§ **Set problem**
Restate, word for word, every line of the data.

§ **Information provided**
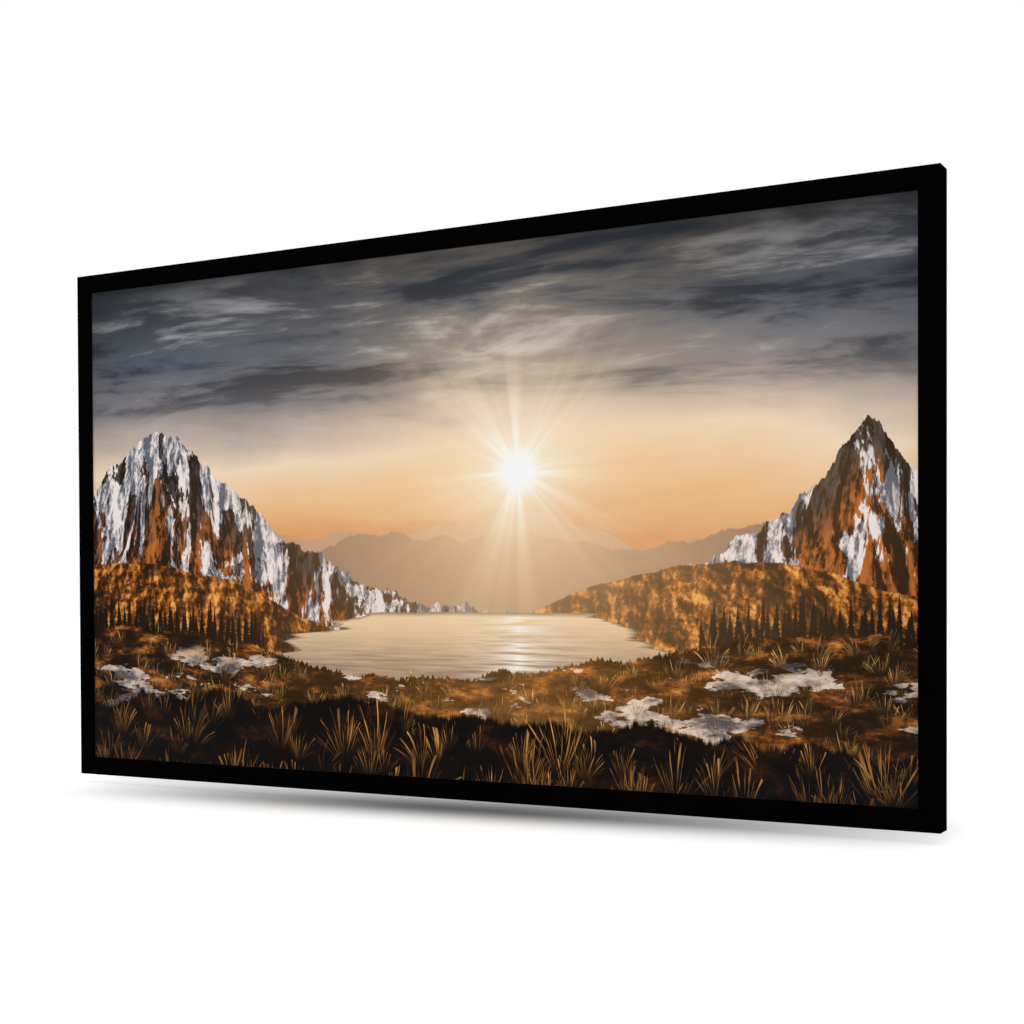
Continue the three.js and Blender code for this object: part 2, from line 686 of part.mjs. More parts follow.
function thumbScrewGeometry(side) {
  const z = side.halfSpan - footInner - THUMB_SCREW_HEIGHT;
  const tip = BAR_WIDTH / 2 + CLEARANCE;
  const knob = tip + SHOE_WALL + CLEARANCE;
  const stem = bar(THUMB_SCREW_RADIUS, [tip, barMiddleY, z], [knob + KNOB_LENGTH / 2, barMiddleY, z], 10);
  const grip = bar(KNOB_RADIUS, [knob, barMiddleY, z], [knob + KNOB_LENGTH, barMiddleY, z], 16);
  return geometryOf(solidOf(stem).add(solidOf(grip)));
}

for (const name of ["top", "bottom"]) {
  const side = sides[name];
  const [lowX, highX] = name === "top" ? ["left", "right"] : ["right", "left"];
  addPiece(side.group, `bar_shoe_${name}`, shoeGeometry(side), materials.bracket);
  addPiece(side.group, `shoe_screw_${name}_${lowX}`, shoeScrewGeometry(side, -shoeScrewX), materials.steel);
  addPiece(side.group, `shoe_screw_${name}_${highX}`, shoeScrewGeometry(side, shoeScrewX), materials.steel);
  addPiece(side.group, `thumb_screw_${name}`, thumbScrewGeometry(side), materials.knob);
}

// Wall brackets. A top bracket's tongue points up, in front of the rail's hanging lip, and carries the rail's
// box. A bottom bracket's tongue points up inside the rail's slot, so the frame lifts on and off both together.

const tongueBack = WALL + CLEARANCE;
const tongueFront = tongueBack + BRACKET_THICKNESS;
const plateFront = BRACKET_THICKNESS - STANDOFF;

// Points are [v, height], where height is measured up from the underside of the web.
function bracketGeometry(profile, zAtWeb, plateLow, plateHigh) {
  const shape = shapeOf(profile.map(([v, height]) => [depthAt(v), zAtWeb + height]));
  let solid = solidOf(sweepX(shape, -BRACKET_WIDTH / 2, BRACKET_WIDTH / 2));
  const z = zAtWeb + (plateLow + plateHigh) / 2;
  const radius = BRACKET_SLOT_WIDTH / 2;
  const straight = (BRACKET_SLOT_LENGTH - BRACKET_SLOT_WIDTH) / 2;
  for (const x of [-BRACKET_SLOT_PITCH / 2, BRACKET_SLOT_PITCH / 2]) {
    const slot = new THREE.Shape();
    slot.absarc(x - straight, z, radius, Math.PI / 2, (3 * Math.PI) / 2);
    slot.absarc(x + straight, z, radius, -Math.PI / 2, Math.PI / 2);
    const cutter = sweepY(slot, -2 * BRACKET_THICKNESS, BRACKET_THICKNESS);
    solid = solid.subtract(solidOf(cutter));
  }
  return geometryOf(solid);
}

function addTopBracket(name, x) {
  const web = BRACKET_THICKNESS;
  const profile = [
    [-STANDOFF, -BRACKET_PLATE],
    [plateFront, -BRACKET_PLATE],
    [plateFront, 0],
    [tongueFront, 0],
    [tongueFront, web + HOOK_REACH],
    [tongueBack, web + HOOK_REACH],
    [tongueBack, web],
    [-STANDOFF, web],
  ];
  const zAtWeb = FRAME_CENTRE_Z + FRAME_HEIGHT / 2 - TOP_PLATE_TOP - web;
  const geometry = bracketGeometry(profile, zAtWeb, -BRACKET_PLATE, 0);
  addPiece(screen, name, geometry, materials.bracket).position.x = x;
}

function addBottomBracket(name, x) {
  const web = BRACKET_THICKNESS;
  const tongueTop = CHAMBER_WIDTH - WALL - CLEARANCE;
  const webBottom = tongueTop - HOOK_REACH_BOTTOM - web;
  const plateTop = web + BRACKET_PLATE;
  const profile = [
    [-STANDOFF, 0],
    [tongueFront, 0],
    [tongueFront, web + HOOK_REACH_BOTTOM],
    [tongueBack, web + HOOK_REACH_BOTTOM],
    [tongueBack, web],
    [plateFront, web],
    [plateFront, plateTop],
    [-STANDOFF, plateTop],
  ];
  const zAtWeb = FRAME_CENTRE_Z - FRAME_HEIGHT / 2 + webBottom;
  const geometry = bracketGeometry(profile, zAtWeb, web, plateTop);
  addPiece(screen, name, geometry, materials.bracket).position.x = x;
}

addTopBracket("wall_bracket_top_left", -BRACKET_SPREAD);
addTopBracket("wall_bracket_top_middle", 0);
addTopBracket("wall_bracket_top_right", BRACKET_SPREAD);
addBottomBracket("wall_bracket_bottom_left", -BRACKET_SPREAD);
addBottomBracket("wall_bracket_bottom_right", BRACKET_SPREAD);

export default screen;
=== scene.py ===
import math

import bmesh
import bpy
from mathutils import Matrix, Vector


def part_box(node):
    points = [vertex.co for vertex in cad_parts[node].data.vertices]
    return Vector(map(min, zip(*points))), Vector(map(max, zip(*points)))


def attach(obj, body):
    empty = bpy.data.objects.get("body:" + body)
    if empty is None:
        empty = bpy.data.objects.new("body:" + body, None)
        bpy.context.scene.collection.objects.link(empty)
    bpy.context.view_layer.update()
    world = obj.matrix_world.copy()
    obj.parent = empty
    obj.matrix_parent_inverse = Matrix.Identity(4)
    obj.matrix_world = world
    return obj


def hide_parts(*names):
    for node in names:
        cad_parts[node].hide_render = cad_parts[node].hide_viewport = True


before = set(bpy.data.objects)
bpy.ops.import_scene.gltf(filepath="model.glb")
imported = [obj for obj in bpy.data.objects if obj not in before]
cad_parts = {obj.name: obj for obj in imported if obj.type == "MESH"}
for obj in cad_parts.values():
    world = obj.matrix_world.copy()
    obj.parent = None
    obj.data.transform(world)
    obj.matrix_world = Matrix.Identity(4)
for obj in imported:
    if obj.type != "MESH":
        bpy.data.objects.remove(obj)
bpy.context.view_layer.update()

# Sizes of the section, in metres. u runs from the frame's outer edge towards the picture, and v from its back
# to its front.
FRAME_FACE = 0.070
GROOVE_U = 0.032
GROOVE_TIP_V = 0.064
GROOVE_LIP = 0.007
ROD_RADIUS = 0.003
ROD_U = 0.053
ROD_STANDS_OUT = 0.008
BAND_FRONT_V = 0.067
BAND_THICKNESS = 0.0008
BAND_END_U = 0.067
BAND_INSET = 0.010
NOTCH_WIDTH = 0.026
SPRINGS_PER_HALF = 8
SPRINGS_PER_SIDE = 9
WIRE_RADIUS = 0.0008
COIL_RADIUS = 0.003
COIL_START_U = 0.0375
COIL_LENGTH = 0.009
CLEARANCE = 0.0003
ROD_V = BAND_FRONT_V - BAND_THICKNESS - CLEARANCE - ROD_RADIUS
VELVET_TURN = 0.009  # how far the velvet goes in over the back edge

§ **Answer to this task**
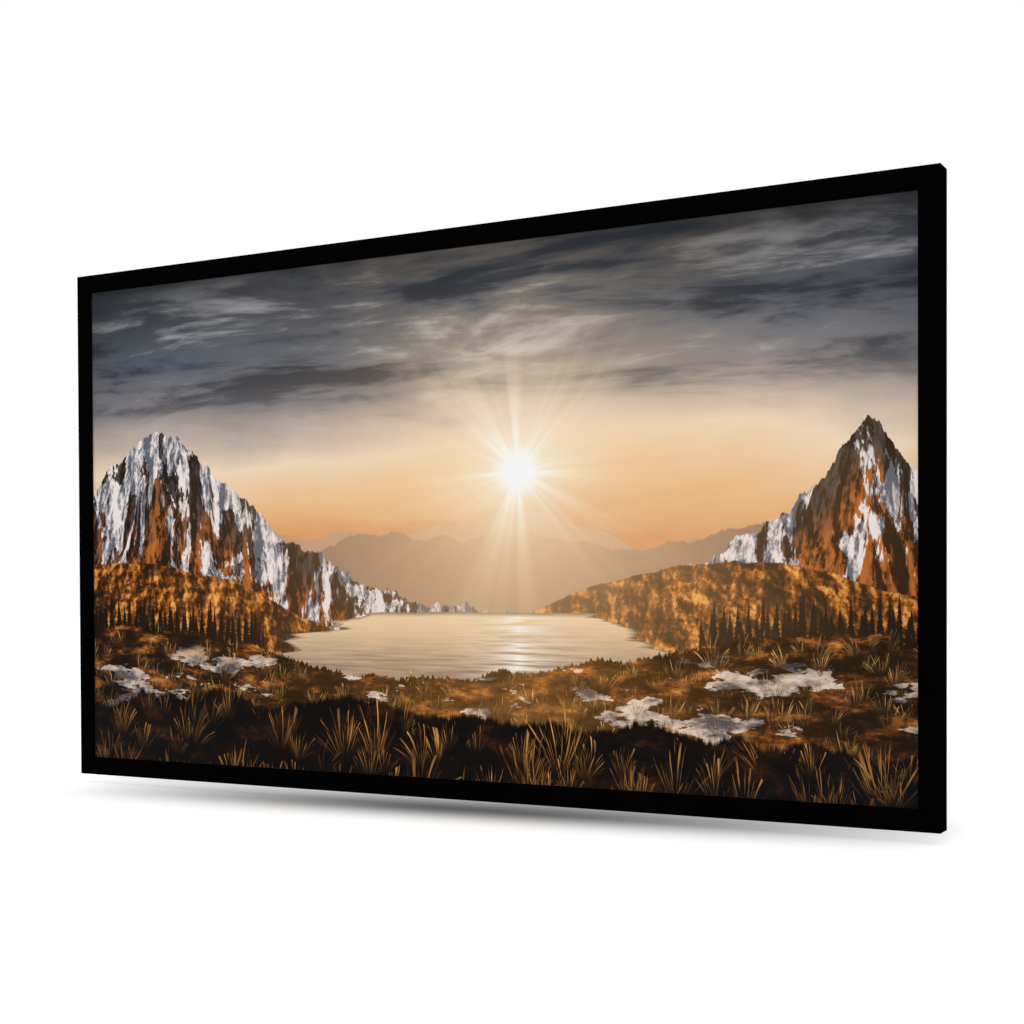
Continue the three.js and Blender code for this object: part 2, from line 686 of part.mjs. More parts follow.
function thumbScrewGeometry(side) {
  const z = side.halfSpan - footInner - THUMB_SCREW_HEIGHT;
  const tip = BAR_WIDTH / 2 + CLEARANCE;
  const knob = tip + SHOE_WALL + CLEARANCE;
  const stem = bar(THUMB_SCREW_RADIUS, [tip, barMiddleY, z], [knob + KNOB_LENGTH / 2, barMiddleY, z], 10);
  const grip = bar(KNOB_RADIUS, [knob, barMiddleY, z], [knob + KNOB_LENGTH, barMiddleY, z], 16);
  return geometryOf(solidOf(stem).add(solidOf(grip)));
}

for (const name of ["top", "bottom"]) {
  const side = sides[name];
  const [lowX, highX] = name === "top" ? ["left", "right"] : ["right", "left"];
  addPiece(side.group, `bar_shoe_${name}`, shoeGeometry(side), materials.bracket);
  addPiece(side.group, `shoe_screw_${name}_${lowX}`, shoeScrewGeometry(side, -shoeScrewX), materials.steel);
  addPiece(side.group, `shoe_screw_${name}_${highX}`, shoeScrewGeometry(side, shoeScrewX), materials.steel);
  addPiece(side.group, `thumb_screw_${name}`, thumbScrewGeometry(side), materials.knob);
}

// Wall brackets. A top bracket's tongue points up, in front of the rail's hanging lip, and carries the rail's
// box. A bottom bracket's tongue points up inside the rail's slot, so the frame lifts on and off both together.

const tongueBack = WALL + CLEARANCE;
const tongueFront = tongueBack + BRACKET_THICKNESS;
const plateFront = BRACKET_THICKNESS - STANDOFF;

// Points are [v, height], where height is measured up from the underside of the web.
function bracketGeometry(profile, zAtWeb, plateLow, plateHigh) {
  const shape = shapeOf(profile.map(([v, height]) => [depthAt(v), zAtWeb + height]));
  let solid = solidOf(sweepX(shape, -BRACKET_WIDTH / 2, BRACKET_WIDTH / 2));
  const z = zAtWeb + (plateLow + plateHigh) / 2;
  const radius = BRACKET_SLOT_WIDTH / 2;
  const straight = (BRACKET_SLOT_LENGTH - BRACKET_SLOT_WIDTH) / 2;
  for (const x of [-BRACKET_SLOT_PITCH / 2, BRACKET_SLOT_PITCH / 2]) {
    const slot = new THREE.Shape();
    slot.absarc(x - straight, z, radius, Math.PI / 2, (3 * Math.PI) / 2);
    slot.absarc(x + straight, z, radius, -Math.PI / 2, Math.PI / 2);
    const cutter = sweepY(slot, -2 * BRACKET_THICKNESS, BRACKET_THICKNESS);
    solid = solid.subtract(solidOf(cutter));
  }
  return geometryOf(solid);
}

function addTopBracket(name, x) {
  const web = BRACKET_THICKNESS;
  const profile = [
    [-STANDOFF, -BRACKET_PLATE],
    [plateFront, -BRACKET_PLATE],
    [plateFront, 0],
    [tongueFront, 0],
    [tongueFront, web + HOOK_REACH],
    [tongueBack, web + HOOK_REACH],
    [tongueBack, web],
    [-STANDOFF, web],
  ];
  const zAtWeb = FRAME_CENTRE_Z + FRAME_HEIGHT / 2 - TOP_PLATE_TOP - web;
  const geometry = bracketGeometry(profile, zAtWeb, -BRACKET_PLATE, 0);
  addPiece(screen, name, geometry, materials.bracket).position.x = x;
}

function addBottomBracket(name, x) {
  const web = BRACKET_THICKNESS;
  const tongueTop = CHAMBER_WIDTH - WALL - CLEARANCE;
  const webBottom = tongueTop - HOOK_REACH_BOTTOM - web;
  const plateTop = web + BRACKET_PLATE;
  const profile = [
    [-STANDOFF, 0],
    [tongueFront, 0],
    [tongueFront, web + HOOK_REACH_BOTTOM],
    [tongueBack, web + HOOK_REACH_BOTTOM],
    [tongueBack, web],
    [plateFront, web],
    [plateFront, plateTop],
    [-STANDOFF, plateTop],
  ];
  const zAtWeb = FRAME_CENTRE_Z - FRAME_HEIGHT / 2 + webBottom;
  const geometry = bracketGeometry(profile, zAtWeb, web, plateTop);
  addPiece(screen, name, geometry, materials.bracket).position.x = x;
}

addTopBracket("wall_bracket_top_left", -BRACKET_SPREAD);
addTopBracket("wall_bracket_top_middle", 0);
addTopBracket("wall_bracket_top_right", BRACKET_SPREAD);
addBottomBracket("wall_bracket_bottom_left", -BRACKET_SPREAD);
addBottomBracket("wall_bracket_bottom_right", BRACKET_SPREAD);

export default screen;
=== scene.py ===
import math

import bmesh
import bpy
from mathutils import Matrix, Vector


def part_box(node):
    points = [vertex.co for vertex in cad_parts[node].data.vertices]
    return Vector(map(min, zip(*points))), Vector(map(max, zip(*points)))


def attach(obj, body):
    empty = bpy.data.objects.get("body:" + body)
    if empty is None:
        empty = bpy.data.objects.new("body:" + body, None)
        bpy.context.scene.collection.objects.link(empty)
    bpy.context.view_layer.update()
    world = obj.matrix_world.copy()
    obj.parent = empty
    obj.matrix_parent_inverse = Matrix.Identity(4)
    obj.matrix_world = world
    return obj


def hide_parts(*names):
    for node in names:
        cad_parts[node].hide_render = cad_parts[node].hide_viewport = True


before = set(bpy.data.objects)
bpy.ops.import_scene.gltf(filepath="model.glb")
imported = [obj for obj in bpy.data.objects if obj not in before]
cad_parts = {obj.name: obj for obj in imported if obj.type == "MESH"}
for obj in cad_parts.values():
    world = obj.matrix_world.copy()
    obj.parent = None
    obj.data.transform(world)
    obj.matrix_world = Matrix.Identity(4)
for obj in imported:
    if obj.type != "MESH":
        bpy.data.objects.remove(obj)
bpy.context.view_layer.update()

# Sizes of the section, in metres. u runs from the frame's outer edge towards the picture, and v from its back
# to its front.
FRAME_FACE = 0.070
GROOVE_U = 0.032
GROOVE_TIP_V = 0.064
GROOVE_LIP = 0.007
ROD_RADIUS = 0.003
ROD_U = 0.053
ROD_STANDS_OUT = 0.008
BAND_FRONT_V = 0.067
BAND_THICKNESS = 0.0008
BAND_END_U = 0.067
BAND_INSET = 0.010
NOTCH_WIDTH = 0.026
SPRINGS_PER_HALF = 8
SPRINGS_PER_SIDE = 9
WIRE_RADIUS = 0.0008
COIL_RADIUS = 0.003
COIL_START_U = 0.0375
COIL_LENGTH = 0.009
CLEARANCE = 0.0003
ROD_V = BAND_FRONT_V - BAND_THICKNESS - CLEARANCE - ROD_RADIUS
VELVET_TURN = 0.009  # how far the velvet goes in over the back edge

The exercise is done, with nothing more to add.